2291.Originally, this was Missive 1816, done on the 18th of October 2006. I figured that since layer blending modes was one of the thumping hearts of how to use Photoshop, it would be good to reasearch and make notes on just what each blending mod did and make my findings public here.

Photoshop blending modes allow you to, of course, take two layers and make one influence the other in some way. Knowing how they work makes using them a thing of knowledge rather than of chance. The problem with blending modes is there's so darned many of them!, and some of the names are far from suggestive about what they do. You have all these great tools, but more than you can use, and you're not certain that the one you use will be the one you need.

That's not to say trial'n'error is inferior, but there's a time when you have the time to muck around, and there's a time when you don't (say it with me: dead-line. Very good.). Therefore, this exploration.

At the time, I planned on going through each group, then after I did this first group, I got distracted by … well, who knows? But I'm funking around with the Shop again, which means that it may be timely to go back into the blending modes again, with gun and camera.

That said, on with the show …

Working the last few tutorials has again reminded me how useful Photoshop's blending modes are. However, when I was trained in PS, I wasn't given a very deep understanding of them. The modes were used in a trial-and-error fashion, which, for a beginner, was kind of a relief ... the list can be eye-glazing to the tyro.

However, for long-term artistic development, one really wants to have a somewhat deeper understanding of what blending modes (with their odd names) mean. Along the way, and from various sources, I've made my own list. It's a work in progress, but it helps me a bit.

Knowing which tool to use improves your workflow; you save yourself the trial-and-error step and go straight to tweaking the mode.

The blending modes in PS are divided into a handful of groups, which are related by the general effect they have on the pixels they govern. In the following, I use three terms: base color is the original color in the image, blend color is the color that's being applied with the editing tool, and result color is the color that, of course, results.

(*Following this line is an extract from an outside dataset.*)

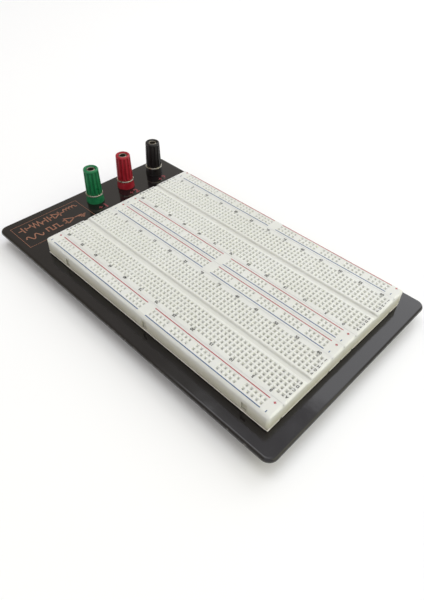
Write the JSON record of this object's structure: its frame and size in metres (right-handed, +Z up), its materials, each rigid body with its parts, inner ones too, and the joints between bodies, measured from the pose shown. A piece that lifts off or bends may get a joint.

 Herewith the list, divided by groups:

The Normal Group: causes no fundamental change to the pixel's color values
  • Normal Normal blending is just what it says; the normal mode of operation. To be specific, any painted pixel on a layer above simply covers up any pixel below it. This is the default.
  • Dissolve This one I don't use much. On a layer with a faded edge, Dissolve randomly replaces the pixel color with the blend color, depending on the opacity of the location. On something with a soft, blurry fade, Dissolving with another layer will turn it into a choppy, noise-y sort of thing. If you drop layer opacity below 100%, Dissolve will dither all pixels.
The Darken Group: Blends the pixels on the active layer to a darker color depending on the setting.
  • Darken The result of this is the blend color or the base color, whichever is the darker one. If the pixel is lighter than the blend color it's replaced; if not, no change.
  • Multiply Mathematically multiplies the two colors together; the result is the new blend. Multiplying any color by black will give you black; multiplication with white produces no change. Paint with this mode active and get darker and darker colors with each successive stroke.
  • Color Burn darkens the base color to reflect the blend color by increasing the contrast. I'm not too clear on what that verbiage means, but the result is what one site calls "crisp, toasty" colors. They look rich, warm, and overexposed.
  • Linear Burn darkens the base color to reflecting the blend color by increasing the brightness. The result is less lurid and smoother than Color Burn.
The term "Burn" comes to us from the photographer's darkroom, where an area of a negative was overexposed by by screening out the light all around. The Photoshop Burn tool icon itself reflects this heritage: the hand forming an aperture just so was a common way photographers isolated a burn.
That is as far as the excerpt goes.